Daniel Bordignon é um Karamázov, de Dostoiévski. Na loteria de toga, justiça – ou injustiça – parecem reservadas mais a ele do que a qualquer outro político nas eleições da aldeia. Decisão que valeu para ele na eleição de 2017, já não vale mais; da mesma forma que a ‘lei da ficha limpa’, fosse enquadrado hoje e não em 2008, poderia ter mantida a candidatura em uma eleição ganha.
Mesmo que o ex-prefeito seja somente um expectador, e não personagem principal, é história explicar a partir dele esse último dos Grandes Lances dos Piores Momentos, nessa chatice de judicialização das eleições de Gravataí, que já tem seu ‘Tapetão 2.0’.
Nesta terça, a juíza eleitoral Luciana Barcellos Tegiacchi não aceitou pedido da coligação Toda força para Gravataí (PSD, DEM, PV, PATRIOTA, SOLIDARIEDADE, DC, PROS), de Dimas Costa, para retirar liminarmente o prefeito Marco Alba da propaganda da coligação de Gravataí não pode parar (MDB, Republicanos, PSDB, PP, PTB, PSL, PRTB e PSB), de Luiz Zaffalon e Dr.
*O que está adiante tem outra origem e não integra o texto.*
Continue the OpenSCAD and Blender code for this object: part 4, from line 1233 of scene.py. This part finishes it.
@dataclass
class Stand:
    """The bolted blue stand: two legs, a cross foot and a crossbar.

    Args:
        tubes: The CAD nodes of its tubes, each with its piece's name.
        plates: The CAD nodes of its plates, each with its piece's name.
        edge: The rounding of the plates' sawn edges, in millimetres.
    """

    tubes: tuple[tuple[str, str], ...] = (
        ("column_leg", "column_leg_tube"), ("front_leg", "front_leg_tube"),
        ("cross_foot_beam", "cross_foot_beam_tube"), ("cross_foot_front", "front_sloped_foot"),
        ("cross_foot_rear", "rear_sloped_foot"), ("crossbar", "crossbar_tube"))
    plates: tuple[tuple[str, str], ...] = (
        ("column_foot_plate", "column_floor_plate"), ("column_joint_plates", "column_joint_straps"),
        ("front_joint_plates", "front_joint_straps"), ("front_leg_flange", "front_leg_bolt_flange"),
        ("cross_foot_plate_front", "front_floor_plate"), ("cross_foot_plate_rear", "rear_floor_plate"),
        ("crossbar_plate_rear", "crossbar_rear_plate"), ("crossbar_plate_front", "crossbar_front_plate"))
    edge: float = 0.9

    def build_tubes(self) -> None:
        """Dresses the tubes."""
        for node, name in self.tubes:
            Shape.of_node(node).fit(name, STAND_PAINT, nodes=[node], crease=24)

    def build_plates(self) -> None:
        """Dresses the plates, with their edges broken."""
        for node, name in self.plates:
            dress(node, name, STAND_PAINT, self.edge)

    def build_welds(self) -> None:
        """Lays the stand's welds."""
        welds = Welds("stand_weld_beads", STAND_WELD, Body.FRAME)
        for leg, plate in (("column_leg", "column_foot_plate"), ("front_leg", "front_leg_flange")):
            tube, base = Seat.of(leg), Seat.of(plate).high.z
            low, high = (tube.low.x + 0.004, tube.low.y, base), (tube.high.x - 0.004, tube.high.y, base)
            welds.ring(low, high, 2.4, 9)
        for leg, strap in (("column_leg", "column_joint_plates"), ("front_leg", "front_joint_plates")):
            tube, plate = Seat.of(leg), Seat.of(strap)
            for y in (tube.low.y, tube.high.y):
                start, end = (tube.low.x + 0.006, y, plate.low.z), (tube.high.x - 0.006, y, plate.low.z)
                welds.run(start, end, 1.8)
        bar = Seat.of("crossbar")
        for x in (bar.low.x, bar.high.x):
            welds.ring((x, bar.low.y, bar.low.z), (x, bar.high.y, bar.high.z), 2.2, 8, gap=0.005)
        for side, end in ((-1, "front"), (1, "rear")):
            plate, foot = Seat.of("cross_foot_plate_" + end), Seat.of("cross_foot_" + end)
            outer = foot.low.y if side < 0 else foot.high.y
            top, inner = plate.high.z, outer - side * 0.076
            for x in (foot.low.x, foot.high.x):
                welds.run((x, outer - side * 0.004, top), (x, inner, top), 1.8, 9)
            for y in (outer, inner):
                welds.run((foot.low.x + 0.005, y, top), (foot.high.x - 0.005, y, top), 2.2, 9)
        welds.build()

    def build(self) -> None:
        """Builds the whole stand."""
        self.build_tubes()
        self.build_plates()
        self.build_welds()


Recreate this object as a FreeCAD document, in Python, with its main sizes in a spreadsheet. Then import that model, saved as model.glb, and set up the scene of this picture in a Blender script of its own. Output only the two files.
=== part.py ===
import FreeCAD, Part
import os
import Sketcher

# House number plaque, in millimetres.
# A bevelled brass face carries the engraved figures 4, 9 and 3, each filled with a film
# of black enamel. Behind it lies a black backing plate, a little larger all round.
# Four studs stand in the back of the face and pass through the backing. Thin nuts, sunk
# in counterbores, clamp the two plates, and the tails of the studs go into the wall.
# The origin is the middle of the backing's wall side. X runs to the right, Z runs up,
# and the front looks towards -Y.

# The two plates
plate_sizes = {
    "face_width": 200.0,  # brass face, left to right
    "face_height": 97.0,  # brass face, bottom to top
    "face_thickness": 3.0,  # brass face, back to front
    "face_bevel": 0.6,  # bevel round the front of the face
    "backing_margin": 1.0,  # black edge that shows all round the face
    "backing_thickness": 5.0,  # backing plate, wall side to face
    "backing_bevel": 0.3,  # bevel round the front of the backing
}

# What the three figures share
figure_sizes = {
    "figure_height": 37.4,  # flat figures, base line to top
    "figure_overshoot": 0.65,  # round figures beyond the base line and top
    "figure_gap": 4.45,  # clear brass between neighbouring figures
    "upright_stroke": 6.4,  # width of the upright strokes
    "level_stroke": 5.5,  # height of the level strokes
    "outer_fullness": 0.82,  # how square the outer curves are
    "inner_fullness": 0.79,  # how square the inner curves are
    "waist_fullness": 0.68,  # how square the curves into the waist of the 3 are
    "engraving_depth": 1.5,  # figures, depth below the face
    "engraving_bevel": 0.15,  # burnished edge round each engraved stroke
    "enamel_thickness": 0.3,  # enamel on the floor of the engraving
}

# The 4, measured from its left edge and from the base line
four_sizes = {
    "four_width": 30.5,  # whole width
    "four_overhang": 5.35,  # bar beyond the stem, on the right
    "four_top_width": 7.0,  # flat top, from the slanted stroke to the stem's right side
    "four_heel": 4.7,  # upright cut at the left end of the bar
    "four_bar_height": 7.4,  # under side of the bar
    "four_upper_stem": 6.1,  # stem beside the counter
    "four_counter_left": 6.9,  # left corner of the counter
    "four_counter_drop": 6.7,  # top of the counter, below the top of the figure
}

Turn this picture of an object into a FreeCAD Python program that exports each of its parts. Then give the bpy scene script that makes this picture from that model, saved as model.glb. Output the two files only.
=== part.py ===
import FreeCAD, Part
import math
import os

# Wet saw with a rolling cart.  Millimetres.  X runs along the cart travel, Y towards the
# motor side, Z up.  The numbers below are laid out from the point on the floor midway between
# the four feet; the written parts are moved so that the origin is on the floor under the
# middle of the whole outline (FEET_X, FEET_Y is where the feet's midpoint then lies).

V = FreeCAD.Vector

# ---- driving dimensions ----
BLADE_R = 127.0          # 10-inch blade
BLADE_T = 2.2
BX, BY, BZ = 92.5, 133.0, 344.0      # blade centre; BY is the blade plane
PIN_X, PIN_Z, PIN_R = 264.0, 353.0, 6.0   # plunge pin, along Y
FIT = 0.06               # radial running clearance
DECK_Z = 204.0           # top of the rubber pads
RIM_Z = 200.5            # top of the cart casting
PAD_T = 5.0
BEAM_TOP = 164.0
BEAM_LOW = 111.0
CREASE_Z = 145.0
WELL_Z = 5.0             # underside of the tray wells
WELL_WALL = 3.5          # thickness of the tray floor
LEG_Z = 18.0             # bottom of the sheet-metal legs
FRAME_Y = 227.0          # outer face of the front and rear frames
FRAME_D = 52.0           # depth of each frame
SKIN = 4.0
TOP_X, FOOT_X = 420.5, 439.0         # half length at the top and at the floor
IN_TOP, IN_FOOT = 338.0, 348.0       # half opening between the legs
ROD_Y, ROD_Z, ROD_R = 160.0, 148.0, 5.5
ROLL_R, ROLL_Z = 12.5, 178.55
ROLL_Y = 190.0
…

Levi, por supostamente enganar ao eleitor “levando a crer que estaria concorrendo ao pleito de 2020, o que não é verdadeiro”.
Parece óbvio que o prefeito pode aparecer ao lado dos candidatos que lhe representam? Sim, só que em 2017, nas últimas semanas da eleição, e a pedido da coligação de Marco Alba, decisão judicial obrigou a retirada da imagem de Daniel Bordignon da propaganda da esposa Rosane Bordignon, candidata a prefeita na eleição suplementar em que perdeu a eleição por apenas 4 mil votos.
O tapetão se estendeu até o TSE.
Em 2019, Bordignon e Rosane foram absolvidos da decisão kafkiana, e aí me refiro a ‘O Processo’, e à personagem Josef K. perguntando “inocente de quê?”. Estavam ameaçados por uma inelegibilidade de 8 anos. O ex-prefeito poderia ficar fora das urnas até 2027, quando teria 69 anos. Os ‘Bordignons’ venceram por 6 a 1 no Tribunal Regional Eleitoral (TRE) e 7 a 0 no Tribunal Superior Eleitoral (TSE).
À época, tratei disso em Bordignon concorre a prefeito em 2020? Ele responde, entrevista na qual Bordignon rompeu o silêncio e criticou o prefeito:
– Sofro há quase 20 anos uma perseguição muito forte de Marco Alba, Jones Martins e Patrícia Alba, que representam o que há de mais forte no padilhismo (referência a Eliseu Padilha, ministro da Casa Civil do governo Michel Temer). É aquela história: quem não tem voto, apela para os tribunais. A denúncia por eu pedir voto para minha esposa (Rosane Bordignon) foi feita pelo grupo do prefeito porque temiam perder nas urnas e precisar mais uma vez do tapetão.
Nesta terça, a juíza de Gravataí entendeu não haver “informação inverídica sendo levada ao eleitor” pela coligação de Marco Alba e remeteu a decisões tomadas pelo TSE a partir de 2018 – rol onde está a decisão do caso dos ‘Bordignon’.
Luciana Barcellos Tegiacchi cita como pilar o voto de Edson Fachin em julgamento envolvendo o uso da imagem de Lula na última eleição presidencial.
– Ante o exposto, e reforçando a prevalência da liberdade da expressão quando inexistente inveracidade, voto por julgar improcedente a Representação – decide a juíza.
Autoexplicativo, o grifo é meu.
Ao fim, reputo desnecessário o pedido de Dimas. Apostou na ‘loteria de toga’. Bastava ter falado com Cláudio Ávila para saber que o advogado e candidato a vereador por sua coligação foi absolvido em 2019 no mesmo processo que os ‘Bordignon’.
Entendo o mesmo sobre o pedido, e a decisão da justiça eleitoral na eleição suplementar de há quatro anos. Marco Alba hoje pode comemorar uma vitória de sua coligação sobre o adversário Dimas, mas, fosse 2017, e não 2020, e estivesse ele no lugar de Bordignon na época, teria sido excluído da propaganda de Zaffa.
A Bordignon resta dizer "eu já sabia!". Tempo não se devolve. Como bem sintetizou Beckett: não há como fugir das horas e dos dias. Nem de amanhã nem de ontem.
(Sem torcida ou secação, é apenas uma leitura baseada na premissa de que a balança da justiça mantém o mesmo equilíbrio entre políticos de qualquer lado da ferradura ideológica.)